I don’t know about you but back in the day, I must have thrown away hundreds of those free signup disks for AOL. Call it techno-arrogance but there was no way I was going to use AOL when I could just sign up with a local ISP. And besides AOL was simply lame. Who on Earth would ever sign up for this sort of junk?

While I know I’m not there as often as my mom I have to admit to shopping at Wal*Mart at least two times a week. There’s now one about a mile from our house and it’s open 24 hours. We buy the normal stuff and I’ve even bought socks and t-shirts there - but I haven’t resorted to buying clothes for myself but have in the past for our children.

And of course what sort of nut would trust mail-order for something that cost more than $1,000? Would people actually buy a computer through the mail having never seen or touched the thing? We’ve owned three and I’ve used one on and off at work for the past ten or so years and of course I’m talking about Dell Computer.

What do these three things have in common? In most peoples’ eyes the consumers of these products are “down market” - or more politically correct “value customers.” I don’t have to remind you that all of these cases these are hugely successful markets: AOL and the iconic merger with Big Media TimeWarner; Wal*Mart is the most successful retailer in history; and yes, Dell is arguably the most successful personal computer company.

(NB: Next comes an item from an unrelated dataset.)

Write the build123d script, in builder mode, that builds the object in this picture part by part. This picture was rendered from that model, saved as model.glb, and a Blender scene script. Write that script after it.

Having spent most of my career in an industry that has rewritten the book on “more for less”, why would I be writing about those down marketer types? Because it’s where you’ll find the customers. I’m not thinking of these folks as oversimplified cheapskates, I’m talking about delivering a product that’s easy to use, easy to buy and therefore easy to sell to the mass market. Not something that only the brilliant, beautiful people that read my blog understand, but real people.

As a colleague at work put it: “Let’s go with less for less.” People like cheap prices and I would argue they love even more things that are simple. Pop in the disk and that complicated internet POP/SMTP mail is as simply as “You’ve got Mail!”. Stop one place and buy just about anything a typical household might normally need for rock bottom prices and while your at it skip the trip to intimidating computer store and shop a catalog.

While we keep building more for less we’re missing out on the mainstream who simply want less for less. Some might look at this as going down market but I see it as up. Up market in the sense of the numbers of customers and longer term growth for companies.